22 May 2006 - Green Party Euro-MP Caroline Lucas has condemned plans for councils in the South East to accommodate some 1.25 million tonnes of waste from London every year until 2025.

Under the arrangement, which is included in the draft South East Plan, a regional planning blueprint for the next 20 years, councils across the region will be forced to take waste from London – without receiving a penny in compensation.

The lion’s share of the waste – a total of 4.4 million tonnes each – will be landfilled in Oxfordshire and Buckinghamshire. Kent (including the Medway Towns area) has been asked to landfill 3.2 million tonnes, whilst Milton Keynes alone has been asked to accommodate 2.7 million tonnes. Unitary authorities formerly in the administrative county of Berkshire will have to take a total of 2.2 million tonnes – as will each of Surrey, East Sussex and West Sussex .

Dr Lucas said: “This is absolute madness – the South-East hasn’t got the facilities to deal with its own waste – let alone London ’s.

“We must adopt a zero-waste strategy – as has been done successfully in parts of Australia and Canada – by improving re-use, composting and recycling and cutting packaging.

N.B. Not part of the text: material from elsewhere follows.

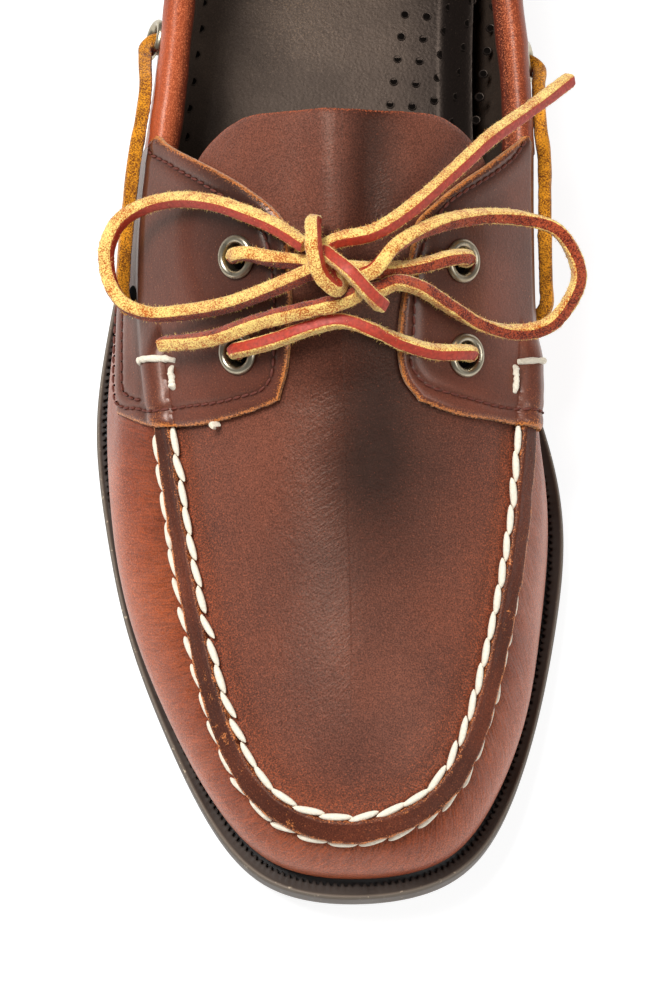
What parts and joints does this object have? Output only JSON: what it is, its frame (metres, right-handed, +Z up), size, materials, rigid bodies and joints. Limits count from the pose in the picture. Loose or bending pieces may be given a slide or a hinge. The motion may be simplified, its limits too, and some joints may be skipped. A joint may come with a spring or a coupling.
{
  "type": "boat shoe",
  "caption": "Hand-sewn leather boat shoe with a raised moccasin seam, tied thong lace and a thin rubber cup sole.",
  "frame": {"origin": "middle of the shoe's plan box, on the floor the sole stands on", "axes": "+Z up, -Y towards the toe, +Y towards the heel, +X towards the big-toe (inner) side of this right shoe"},
  "size_m": [0.1105, 0.3043, 0.0934],
  "materials": {
    "sole_rubber": "matt, slightly worn rim",
    "insole_leather": "dark, smooth, perforated",
    "upper_leather": "waxed, creased",
    "tongue_leather": "waxed, soft sheen",
    "ridge_leather": "cut strip with raw edges",
    "stay_leather": "waxed, raw tan edge",
    "collar_leather": "soft padded roll",
    "eyelet_nickel": "aged nickel",
    "lace_rawhide": "raw thong, fuzzy cut faces"
  },
  "bodies": {
    "root": {"outsole": "sole_rubber", "insole": "insole_leather", "upper": "upper_leather", "tongue": "tongue_leather", "seam_ridge": "ridge_leather", "eyestay_inner": "stay_leather", "eyestay_outer": "stay_leather", "collar": "collar_leather", "eyelet_inner_front": "eyelet_nickel", "eyelet_inner_back": "eyelet_nickel", "eyelet_outer_front": "eyelet_nickel", "eyelet_outer_back": "eyelet_nickel", "eyelet_inner_side": "eyelet_nickel", "eyelet_outer_side": "eyelet_nickel", "lace_bar_back": "lace_rawhide", "lace_bar_front": "lace_rawhide", "lace_knot": "lace_rawhide", "lace_loop_outer": "lace_rawhide", "lace_loop_inner": "lace_rawhide", "lace_end_inner": "lace_rawhide", "lace_end_outer": "lace_rawhide", "lace_side_outer": "lace_rawhide", "lace_side_inner": "lace_rawhide"}
  },
  "joints": []
}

“Landfill sites are increasingly scarce, expensive and toxic. Incinerators discourage recycling (as they constantly need to be fed), consume millions of gallons of increasingly scarce water and produce highly toxic discharges.

“The only way we can avoid drowning in a sea of waste is if Government takes steps to stop us producing so much of it.”

The ‘waste importation apportionments’ are described in the South-East Plan, a far-ranging document which will guide planning decisions on where to build housing, shops, offices and factories in the region over the next two decades. It contains proposals for 578,000 new homes to be constructed over the next 20 years, many on open and protected or environmentally-vulnerable sites.

The Green Party has responded to the public consultation over the plan, and Caroline has objected to the proposals, calling instead for an increase in the provision of social housing through an effective strategy for bringing empty homes back into use, more mixed-use developments with a higher proportion of affordable housing, and a re-assessment of the region’s targets for economic growth.

The South-East plan is open for consultation until 23 June 2006 – after which it will be adopted by Government and effectively become binding on all local authority planning decisions.